Most of us have probably used these apps at home, but they can be very useful in other countries as well. Dishonest cab drivers become a thing of the past and there’s no surprise fees at the end of the ride. I’ve used Uber and Lyft in countries where I didn’t speak the local language and the experience was nearly seamless. I use both apps to compare fares and find the least expensive or most convenient ride. Ride sharing is a popular option in busy places like New York, where the price to share with someone else going the same direction might cut your cost in half.


I’ve been using this booking engine for years and it’s rarely let me down on being the cheapest way of finding an airline ticket. Skyscanner is a third-party app, so it sends you a link to second party websites like Expedia as well as directly to the airlines. The site doesn’t take responsibility for its recommendations, so read the user reviews if the price seems too good to be true. Being flexible on departure dates and using nearby airports can sometimes make a huge difference in price. You can also select multiple destinations and one-way options to find interesting stopovers and lower prices.


Google maps is almost always my default map if I have internet. However, if I’m somewhere without data (which happens more often than it should) MAPS.ME is there to rescue me from being hopelessly lost. You can download the region where you’re going to be visiting before you arrive and use the map to find cities, gas stations and hotels while offline. Many users do not realize that GPS on your phone works without data or cell phone service. The same is true with Google maps, but one has to download the map first so you can see exactly where your little blue dot (you) is in relation to the rest of the world. MAPS.ME eliminates the uncertainty by downloading the map before you arrive. The only downside is that since you’re not using data, traffic and road closures aren’t figured into your ETA.

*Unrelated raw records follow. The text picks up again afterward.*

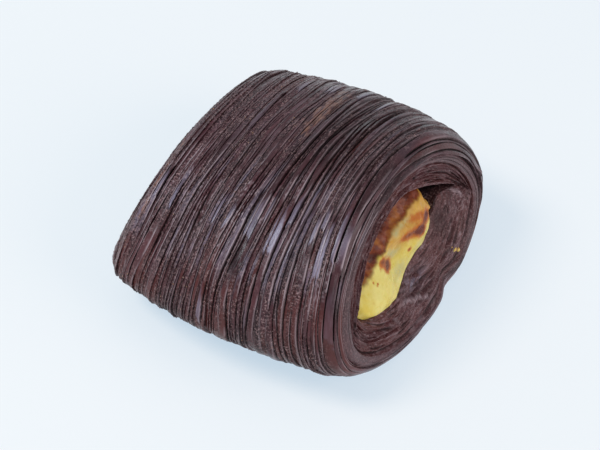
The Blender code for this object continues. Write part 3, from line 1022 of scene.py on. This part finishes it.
def dough_material():
    n = Nodes("cocoa_dough")
    gap, edge, tone, rough, red, tan, mauve = map(n.attribute, DOUGH_TAGS[:-1])
    streaks = n.noise(1300.0, 4.0, 0.65, n.attribute("grain", "Vector"), (1.0, 0.11, 1.0))
    grit = n.noise(1900.0, 2.0, 0.6)
    cloud = n.noise(220.0, 3.0, 0.6)
    shade = n.plus(n.times(tone, 0.7), n.ramp(streaks, 0.3, 0.7, -0.2, 0.25))
    shade = n.plus(shade, n.ramp(cloud, 0.3, 0.7, -0.1, 0.2), clamp=True)
    colour = n.mix(shade, DOUGH_DARK, DOUGH_LIGHT)
    colour = n.mix(n.times(red, 0.6), colour, DOUGH_RED)
    # Painted bluish sheen
    sheen = n.times(mauve, n.ramp(streaks, 0.3, 0.6, 0.35, 0.95))
    colour = n.mix(sheen, colour, SHEEN_BLUE)
    streaked = n.times(tan, n.ramp(streaks, 0.34, 0.55, 0.25, 1.0))
    colour = n.mix(streaked, colour, DOUGH_TAN)
    light = n.times(n.ramp(grit, 0.545, 0.63), rough)
    colour = n.mix(n.times(light, 0.8), colour, GRAIN_LIGHT)
    dark = n.times(n.ramp(grit, 0.49, 0.39), rough)
    colour = n.mix(n.times(dark, 0.8), colour, GRAIN_DARK)
    # Pale edges, with their painted glints
    colour = n.mix(n.times(edge, 0.68), colour, PALE_EDGE_AND_GLINT)
    # Painted shade in the gaps, cuts and hollows
    colour = n.mix(n.times(gap, 0.92), colour, GAP_SHADE)
    n.set("Base Color", colour)
    gloss = n.plus(n.ramp(rough, 0.0, 1.0, 0.2, 0.38), n.ramp(streaks, 0.3, 0.7, -0.05, 0.08))
    n.set("Roughness", n.plus(gloss, n.times(gap, 0.4), clamp=True))
    ground = n.times(grit, n.ramp(rough, 0.0, 1.0, 0.12, 1.0))
    n.set("Specular IOR Level", 0.26)
    n.bump(n.plus(ground, n.times(streaks, 0.3)), distance=0.5 * MM, strength=0.9)
    return n.material


def cream_material():
    n = Nodes("custard_cream")
    brown, toast, pale = n.attribute("brown"), n.attribute("toast"), n.attribute("pale")
    cloud = n.noise(190.0, 3.0, 0.55)
    fine = n.noise(750.0, 4.0, 0.65)
    orange = n.attribute("orange")
    base = n.mix(orange, *CREAM_BASE)
    bright = n.mix(orange, *CREAM_BRIGHT)
    colour = n.mix(n.ramp(cloud, 0.38, 0.64), base, bright)
    colour = n.mix(n.times(pale, n.ramp(fine, 0.3, 0.5)), colour, CREAM_PALE)
    spot = n.plus(toast, n.ramp(fine, 0.3, 0.7, -0.16, 0.16))
    colour = n.mix(n.ramp(spot, 0.14, 0.52), colour, TOAST_HALO)
    colour = n.mix(n.ramp(spot, 0.55, 1.05), colour, TOAST_CORE)
    crust = n.mix(n.ramp(fine, 0.36, 0.64), *CRUST)
    crust = n.mix(n.ramp(cloud, 0.52, 0.66), crust, CRUST_LIGHT)
    crust = n.mix(n.ramp(cloud, 0.44, 0.34), crust, CRUST_DARK)
    colour = n.mix(brown, colour, crust)
    n.set("Base Color", colour)
    n.set("Roughness", n.ramp(fine, 0.3, 0.7, 0.22, 0.42))
    n.set("Specular IOR Level", 0.2)
    n.set("Subsurface Weight", 0.2)
    n.set("Subsurface Radius", (0.004, 0.002, 0.0008))
    n.set("Subsurface Scale", 0.3)
    n.bump(fine, distance=0.3 * MM, strength=0.5)
    return n.material


def crumb_material():
    """Baked crumbs, from dark cocoa to pale brown by their tone, a few of them golden."""
    n = Nodes("baked_crumbs")
    tone = n.attribute("tone")
    colour = n.mix(n.ramp(tone, 0.0, 0.9), CRUMB_DARK, CRUMB_LIGHT)
    colour = n.mix(n.ramp(tone, 0.96, 1.0), colour, CRUMB_GOLD)
    n.set("Base Color", colour)
    n.set("Roughness", 0.35)
    n.bump(n.noise(3000.0, 3.0, 0.7), distance=0.1 * MM, strength=0.5)
    return n.material


def finish_piece(piece, node):
    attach(piece, "root")
    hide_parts(node)


def build_wrap(dough):
    """The wrap, cut in pieces along its length. Returns its grid of points and its fields."""
    points, attributes = wrap_fields()
    shape, rows = dented(points), len(points) - 1
    cuts = [round(rows * k / len(WRAP_PIECES)) for k in range(len(WRAP_PIECES) + 1)]
    for name, first, last in zip(WRAP_PIECES, cuts, cuts[1:]):
        made = grid_mesh(name, shape, attributes, dough, slice(first, last + 1))
        made.data.set_sharp_from_angle(angle=SHARP_ANGLE)
        finish_piece(made, "pastry_roll")
    return points, attributes


def build_end(name, side, seam, dough):
    """One end. Returns its grid of points."""
    points, attributes = end_fields(side, seam)
    made = grid_mesh(name, dented(points), attributes, dough, slice(None, None, side))
    finish_piece(made, "pastry_roll")
    return points


def build_crumbs(points, attributes):
    """Loose crumbs on the crumbly stretches of the wrap."""
    rng = np.random.default_rng(90)
    on_sheets = (attributes["gap"] < 0.05) * (points[..., 2] > CRUMBS_ABOVE)
    chance = attributes["rough"] ** 2 * on_sheets * (0.35 + band(SHARES, *CRUMB_SIDE))
    chance = chance / chance.sum()
    chosen = rng.choice(chance.size, LOOSE_CRUMBS, replace=False, p=chance.ravel())
    spots = points.reshape(-1, 3)[chosen]
    small, large = CRUMB_SIZES
    sizes = small + (large - small) * rng.uniform(0, 1, LOOSE_CRUMBS) ** 3
    tones = rng.uniform(0, 1, LOOSE_CRUMBS)
    made = crumb_mesh("crumbs", spots, sizes * MM, "tone", tones, crumb_material(), seed=91)
    finish_piece(made, "pastry_roll")


def build_fallen_cream(face, custard):
    """The bits of cream that lie on the near end's face."""
    rows = face.reshape(-1, 3)
    spots = [rows[np.hypot(rows[:, 1] - y, rows[:, 2] - z).argmin()] for y, z in FALLEN_CREAM]
    made = crumb_mesh("fallen_cream", spots, FALLEN_SIZES, "toast", FALLEN_TOAST, custard, seed=92)
    finish_piece(made, "cream_filling")


def build_pastry():
    dough, custard = dough_material(), cream_material()
    points, attributes = build_wrap(dough)
    near_end = build_end("end_near", 1, points[-1], dough)
    build_end("end_far", -1, points[0], dough)
    build_crumbs(points, attributes)
    cream_points, cream_tags = cream_fields()
    made = grid_mesh("cream", cream_points, cream_tags, custard, poles=True)
    finish_piece(made, "cream_filling")
    build_fallen_cream(near_end[RIM_ROWS:], custard)


def build_stage():
    bpy.ops.mesh.primitive_plane_add(size=FLOOR_SIZE, location=(0, 0, 0))
    floor = bpy.context.object
    floor.name = "floor"
    material = bpy.data.materials.new("pale_floor")
    material.use_nodes = True
    inputs = material.node_tree.nodes["Principled BSDF"].inputs
    inputs["Base Color"].default_value = (*FLOOR_COLOUR, 1.0)
    inputs["Roughness"].default_value = 0.7
    inputs["Emission Color"].default_value = (*FLOOR_GLOW, 1.0)
    inputs["Emission Strength"].default_value = FLOOR_GLOW_STRENGTH
    floor.data.materials.append(material)


def area_light(name, location, size, power, colour):
    light = bpy.data.lights.new(name, "AREA")
    light.shape = "DISK"
    light.size = size
    light.energy = power
    light.color = colour
    made = linked(name, light)
    made.location = location
    aim = Vector(LIGHT_AIM) - Vector(location)
    made.rotation_euler = aim.to_track_quat("-Z", "Y").to_euler()


def build_light():
    world = bpy.data.worlds.new("studio")
    bpy.context.scene.world = world
    world.use_nodes = True
    background = world.node_tree.nodes["Background"]
    background.inputs["Color"].default_value = (*SKY_COLOUR, 1.0)
    background.inputs["Strength"].default_value = SKY_STRENGTH
    area_light("window", (-0.45, -0.4, 0.9), size=0.42, power=7.6, colour=(0.86, 0.93, 1.0))
    area_light("fill", (1.0, 0.1, 0.5), size=0.9, power=6.8, colour=(1.0, 0.97, 0.98))


def build_camera():
    data = bpy.data.cameras.new("camera")
    data.lens = CAMERA_LENS
    data.sensor_width = SENSOR_WIDTH
    camera = linked("camera", data)
    flat = math.cos(CAMERA_ELEVATION)
    back = Vector((
        math.sin(CAMERA_AZIMUTH) * flat,
        -math.cos(CAMERA_AZIMUTH) * flat,
        math.sin(CAMERA_ELEVATION),
    ))
    camera.location = CAMERA_TARGET + back * CAMERA_DISTANCE
    facing = (-back).to_track_quat("-Z", "Y").to_matrix()
    camera.rotation_euler = (facing @ Matrix.Rotation(CAMERA_ROLL, 3, "Z")).to_euler()
    bpy.context.scene.camera = camera


build_pastry()
build_stage()
build_light()
build_camera()
bpy.context.scene.view_settings.view_transform = "Standard"
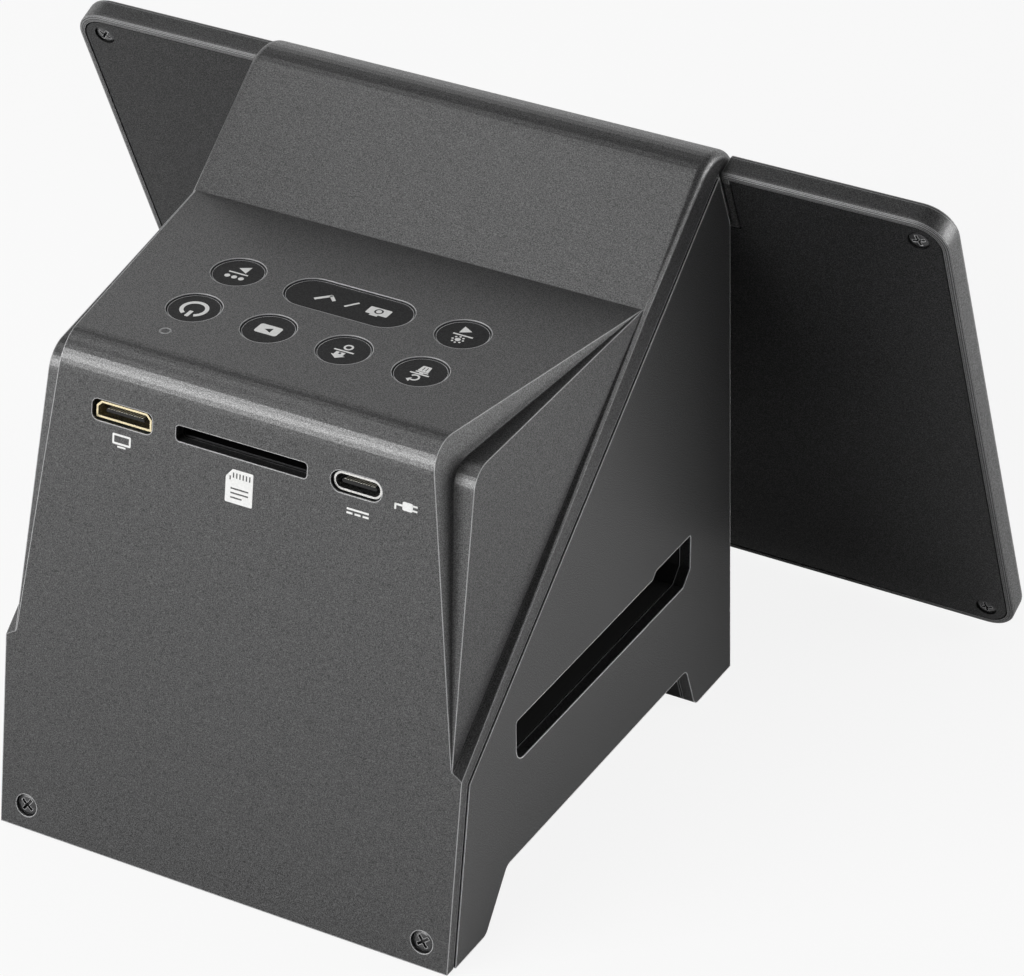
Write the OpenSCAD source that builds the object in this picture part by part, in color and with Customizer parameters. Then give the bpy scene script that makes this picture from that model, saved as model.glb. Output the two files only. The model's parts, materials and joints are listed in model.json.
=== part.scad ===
// Desktop film scanner: a wedge-shaped body with a film slot through it,
// a button deck on top, ports at the back and a tilting screen at the front.
// Axes: X across, -Y towards the screen side, +Z up; the table is z = 0.

/* [Body] */
// Width across the side walls
body_w = 90; // [86:1:100]
// Depth of the body at the table
body_d = 103; // [98:1:112]
// Height of the button deck above the table
deck_h = 92; // [90:0.1:93]
// Length of the deck, front fold to rear corner
deck_d = 53.8; // [50:0.2:58]
// Width of the deck at its rear corner
deck_rear_w = 70; // [66:1:76]
// Lean of the rear face from the vertical
rear_lean = 9.3; // [6:0.1:11]
// Lean of the front wall from the vertical
front_lean = 2.6; // [1:0.1:3.5]
// Slope of the ramp below the horizontal
ramp_angle = 39.4; // [37:0.2:41]
// Slope of the shelves that carry the ramp on beside the cheeks
shelf_angle = 41.2; // [40:0.1:42]
// Wall of the side shell, the cover and the base
wall = 2.2; // [1.8:0.1:2.8]
// Radius where the deck rolls over into the rear face
deck_r = 6; // [3:0.5:8]

/* [Stepped cheeks] */
// Width across the cheeks at the foot of the ramp
cheek_foot_w = 85.6; // [84:0.2:88]
// Width across the cheeks at the deck's front fold
cheek_front_w = 88; // [87:0.1:88.6]
// Fall of the shelf from the cheek to the side at the ramp's foot
shelf_fall = 0.7; // [0.2:0.1:1]
// Drop from the deck to the ledge beside it
ledge_drop = 5.4; // [3:0.2:7]
// Setback of the ledge from the rear face
ledge_back = 4.8; // [3:0.2:6]
// Width across the ledges at their rear corner
ledge_rear_w = 81; // [79:0.5:84]
// Radius of the ledge's own rear corner
ledge_r = 5; // [3:0.5:7]

/* [Hood] */
// Radius of the rounded hood at the top of the ramp
hood_r = 8.5; // [8:0.1:9.5]
// Distance of the hood's centre behind the front wall's foot
hood_back = 9.6; // [9.4:0.05:10]
// Wall of the hood
hood_wall = 1.4; // [1.2:0.1:1.6]
// Rounding of the hood's ends and of the ramp's side edges
hood_edge_r = 1.6; // [0.8:0.2:2]

/* [Parting line] */
// Height of the cover's side below the ramp
cover_side_h = 5.8; // [4.5:0.1:7]
// Depth of the cover's return round the rear corners
cover_rear_d = 2.2; // [2.2:0.1:3]
// Amount the cover's sides stand in from the side walls
cover_in = 0.3; // [0.2:0.1:0.6]
// Gap at the parting line
part_gap = 0.3; // [0.2:0.05:0.5]

/* [Base] */
// Height of the arch between the two foot bars
arch_h = 10.1; // [8:0.5:12]
// Depth of the front foot bar at the table
front_foot_d = 14.2; // [12:0.2:16]
// Depth of the slope from the front foot bar up to the arch
front_slope_d = 3.6; // [2:0.2:6]
// Depth of the rear foot bar at the table
rear_foot_d = 12.6; // [11:0.2:14]
// Depth of the slope from the rear foot bar up to the arch
rear_slope_d = 7.4; // [5:0.2:9]
// Rounding at both ends of the slopes
arch_r = 2; // [1:0.25:3]
// Radius of the rubber pads
pad_r = 3.2; // [2.5:0.1:3.4]
// Amount the rubber pads stand below the foot bars
pad_proud = 0.4; // [0.3:0.1:0.8]
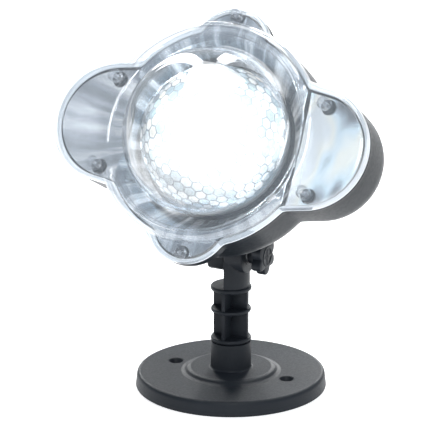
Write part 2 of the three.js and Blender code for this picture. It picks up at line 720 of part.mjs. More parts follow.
// ---- driver electronics and cable entry ----------------------------------------------------------------
function driverBoard() {
  const { x, y, width, height, z, t } = BOARD;
  return BOARD_POSTS.reduce(
    (board, postY) => board.subtract(rod(1.5, z - 1, z + t + 1, BOSS_SIDES, x, postY)),
    box(x - width / 2, x + width / 2, y - height / 2, y + height / 2, z, z + t),
  );
}

const PARTS_Z = BOARD.z + BOARD.t + GAP;
const transformer = () => box(BOARD.x + 1, BOARD.x + 15, -8, 8, PARTS_Z, PARTS_Z + 12);
const capacitor = () => rod(5, PARTS_Z, PARTS_Z + 14, 20, BOARD.x - 9, 0);

function cableGland() {
  const { x, y, boreR, threadR, hexR } = GLAND;
  const hex = solid(extruded(regularShape(6, hexR), 4, BACK_Z - GAP - 4).translate(x, y, 0));
  const capProfile = [
    [0, BACK_Z - 12],
    [5, BACK_Z - 12],
    [7.2, BACK_Z - 9],
    [7.2, BACK_Z - 4],
    [0, BACK_Z - 4],
  ];
  const cap = turned(capProfile, 20, x, y);
  const thread = rod(threadR, BACK_Z - 1, BACK_Z + 8, 20, x, y);
  return union(hex, cap, thread).subtract(rod(boreR, BACK_Z - 13, BACK_Z + 9, 16, x, y));
}

const glandNut = () => {
  const z = BACK_Z + HOUSING_WALL + GAP;
  const hex = solid(extruded(regularShape(6, GLAND.hexR), 3.5, z).translate(GLAND.x, GLAND.y, 0));
  return hex.subtract(rod(GLAND.holeR, z - 1, z + 5, 20, GLAND.x, GLAND.y));
};

// ---- assembly -----------------------------------------------------------------------------------------
const lamp = new THREE.Group();
const head = new THREE.Group();
head.position.z = PIVOT_Z;
head.rotation.x = THREE.MathUtils.degToRad(-REST_TILT);
const optics = new THREE.Group();
optics.position.z = AXIS_ABOVE_PIVOT;
optics.rotation.x = Math.PI / 2;
head.add(optics);
lamp.add(head);

function place(group, name, body, material) {
  const mesh = new THREE.Mesh(geometryOf(body), MATERIALS[material]);
  mesh.name = name;
  group.add(mesh);
  return mesh;
}

// A body drawn along Z and laid along X through the pivot.
function placeOnPivot(group, name, body, material, pivot) {
  const mesh = place(group, name, body, material);
  mesh.rotation.y = Math.PI / 2;
  mesh.position.copy(pivot);
}

const pivotInLamp = new THREE.Vector3(0, 0, PIVOT_Z);
const pivotInOptics = new THREE.Vector3(0, -AXIS_ABOVE_PIVOT, 0);

place(lamp, "base_disc", baseDisc(), "black");
place(lamp, "post", post(), "black");
placeOnPivot(lamp, "star_knob", starKnob(), "black", pivotInLamp);
placeOnPivot(lamp, "knob_nut", knobNut(), "brass", pivotInLamp);
placeOnPivot(lamp, "clamp_washer", clampWasher(), "steel", pivotInLamp);
placeOnPivot(optics, "hinge_bolt", hingeBolt(), "steel", pivotInOptics);

place(optics, "rear_housing", rearHousing(), "black");
place(optics, "cover_gasket", coverGasket(), "seal");
place(optics, "front_cover", frontCover(), "clear");
PILLARS.forEach(([x, y], i) => place(optics, `cover_screw_${i + 1}`, coverScrew(x, y), "steel"));
place(optics, "reflector_bowl", reflectorBowl(), "mirror");
place(optics, "right_wing_mirror", wingMirror(1), "mirror");
place(optics, "left_wing_mirror", wingMirror(-1), "mirror");

place(optics, "heat_sink", heatSink(), "aluminium");
place(optics, "bearing_bush", bearingBush(), "white");
place(optics, "led_plate", ledPlate(), "aluminium");
place(optics, "led_board", ledBoard(), "board");
place(optics, "led_emitter", ledEmitter(), "led");
place(optics, "lens_ring", lensRing(), "white");
place(optics, "led_lens", ledLens(), "clear");

place(optics, "crystal_dome", crystalDome(), "clear");
place(optics, "dome_carrier", domeCarrier(), "white");
place(optics, "drive_pinion", drivePinion(), "white");
place(optics, "motor_shaft", motorShaft(), "steel");
place(optics, "gear_motor", gearMotor(), "steel");
place(optics, "motor_bracket", motorBracket(), "steel");
MOTOR_SCREW_SIDES.forEach((x, i) =>
  place(optics, `motor_screw_${i + 1}`, smallScrew(x, MOTOR_Y, MOTOR_FOOT + GAP + 1.2, 6), "steel"),
);

place(optics, "driver_board", driverBoard(), "board");
place(optics, "driver_transformer", transformer(), "black");
place(optics, "driver_capacitor", capacitor(), "black");
place(optics, "cable_gland", cableGland(), "black");
place(optics, "gland_nut", glandNut(), "black");

export default lamp;
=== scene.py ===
import json
import math
import random

import bmesh
import bpy
from mathutils import Euler, Matrix, Vector


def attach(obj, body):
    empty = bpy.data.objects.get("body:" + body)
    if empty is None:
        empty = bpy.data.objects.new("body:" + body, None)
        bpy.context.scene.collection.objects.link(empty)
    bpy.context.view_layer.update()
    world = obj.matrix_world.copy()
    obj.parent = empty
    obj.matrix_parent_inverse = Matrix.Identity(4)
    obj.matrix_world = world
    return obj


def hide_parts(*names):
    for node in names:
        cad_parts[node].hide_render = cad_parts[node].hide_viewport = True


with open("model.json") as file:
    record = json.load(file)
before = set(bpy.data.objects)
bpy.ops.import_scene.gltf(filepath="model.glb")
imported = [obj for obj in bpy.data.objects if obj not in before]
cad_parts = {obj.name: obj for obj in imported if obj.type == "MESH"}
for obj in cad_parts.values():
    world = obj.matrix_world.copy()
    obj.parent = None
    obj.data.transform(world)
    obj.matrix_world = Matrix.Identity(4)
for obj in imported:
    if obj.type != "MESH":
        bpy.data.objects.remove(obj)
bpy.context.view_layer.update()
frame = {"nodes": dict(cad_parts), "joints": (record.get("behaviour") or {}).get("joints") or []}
random.seed(7)

# ---- the frame ------------------------------------------------------------------------------------
MM = 0.001
JOINTS = {joint["name"]: joint for joint in frame["joints"]}
PIVOT = Vector(JOINTS["head_tilt"]["pos_m"])
FORWARD = Vector(JOINTS["dome_spin"]["axis"]).normalized()
SIDE = Vector((1, 0, 0))
UP = FORWARD.cross(SIDE)
AXIS_ABOVE_PIVOT = (Vector(JOINTS["dome_spin"]["pos_m"]) - PIVOT).dot(UP)


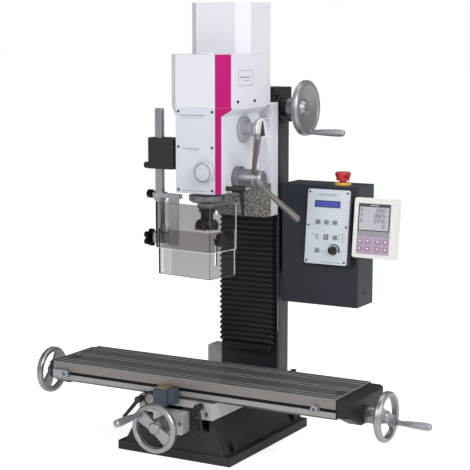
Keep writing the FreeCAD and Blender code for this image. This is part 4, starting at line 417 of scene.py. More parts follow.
box_paint = finish("box_paint", srgb(40, 46, 54), 0.4, vary=0.06, bump=0.03, bump_scale=600, specular=0.35)
panel_print = finish("panel_print", srgb(206, 212, 219), 0.45, vary=0.015, bump=0.004)
ground_iron = finish(
    "ground_iron", srgb(190, 186, 181), 0.42, metal=0.45, vary=0.1, vary_scale=6, rough_vary=0.1, bump=0.015,
    bump_scale=60, stretch=(1, 18, 18), specular=0.3,
)
# Painted highlight: a light colour for the table's slot edges and rim, standing for the light that these edges
# catch.
iron_edge_highlight = finish("iron_edge_highlight", srgb(196, 193, 190), 0.42, metal=0.1, vary=0.12, vary_scale=8, bump=0.004)
turned_aluminium = finish(
    "turned_aluminium", srgb(160, 160, 163), 0.36, metal=0.9, vary=0.04, rough_vary=0.06, bump=0.004,
    bump_scale=1500,
)
satin_aluminium = finish(
    "satin_aluminium", srgb(160, 161, 167), 0.4, metal=0.8, vary=0.04, rough_vary=0.05, bump=0.006,
    bump_scale=1200,
)
steel = finish(
    "steel", srgb(142, 142, 146), 0.38, metal=0.85, vary=0.06, rough_vary=0.07, bump=0.006, bump_scale=1300,
)
dark_steel = finish("dark_steel", srgb(58, 56, 56), 0.34, metal=0.7, vary=0.12, bump=0.01, bump_scale=900)
chrome = finish("chrome", srgb(176, 177, 182), 0.16, metal=1.0, vary=0.01, rough_vary=0.02, bump=0)
lever_grey = finish("lever_grey", srgb(140, 134, 130), 0.38, metal=0.7, vary=0.05, bump=0.006)
bronze = finish("bronze", srgb(196, 158, 92), 0.3, metal=1.0, vary=0.08)
brass_plate = finish("brass_plate", srgb(198, 170, 96), 0.36, metal=0.9, vary=0.2, vary_scale=300)
insert_gold = finish("insert_gold", srgb(206, 158, 60), 0.25, metal=0.9, vary=0.06)
stop_red = finish("stop_red", srgb(190, 18, 28), 0.28, vary=0.04, bump=0.004, coat=0.4)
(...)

I use this website for almost all of my hotel bookings. You can search for rooms by city and sort by price, popularity, ratings, stars and distance from landmarks or the city center. Best of all, after 10 bookings, you become eligible for a free one night stay valued at the average price you paid for your previous nights. Hotels.com has a good customer support line if you run into problems along the way. In more unusual destinations, you might be better off with bookings.com, which seems to have more listings in places off the beaten path, occasional cheaper prices, and offers a discount for first-time bookings.


I have video cameras, remote door locks and lots of gadgets in my home that allow me to have control over who comes in and out as well as monitor any unusual activity that occurs on my property. Apps that give you control over your place from the other side of the world not only give you peace of mind, but also let you keep an eye on deliveries or let repair people have access without you having to be there. Popular options are Nest cameras and thermostats, Ring video doorbells and August door locks.

Google Translate

This magical app can translate any language into English or vice versa. If you have internet access, you can use the voice translator by pushing a button. Google will then play your sentence translated into the other language. You can actually have a conversation this way. You can also type in phrases and have them translated into Chinese, Arabic, Russian or other alphabets. The most amazing feature of this app is that it actually converts text to English, so you can read signs and menus by just holding your phone in front of whatever you’re trying to read.


This Apple function allows you to send photos to your traveling partner or other nearby people with the push of a button. Airdrop works without internet access or phone service, allowing you to share anywhere, and it's one of the fastest ways to exchange photos and videos. The photos are automatically downloaded,  so that you don’t have to save them like when they're sent in texts.


An alternative to traditional hotels, Airbnb allows users to rent rooms, houses, boats, windmills, or even teepees from various hosts around the world. This is a great option if you’re looking for a unique experience or want to stay with locals. Both hosts and guests are reviewed so you have a pretty good idea what you’re getting into before you arrive. There’s options to rent just a room or an entire home if you prefer.


What happens if you ask a few million people their favorite restaurants, hotels and things to do, add the results, and then list them by city? That’s what TripAdvisor does, and it’s not nearly as whiny as Yelp reviews. Reviews are sorted by date and tabulated into nifty graphs. It’s a great place to start if you’re visiting a city, or just want to see what there is to do around where you’re staying.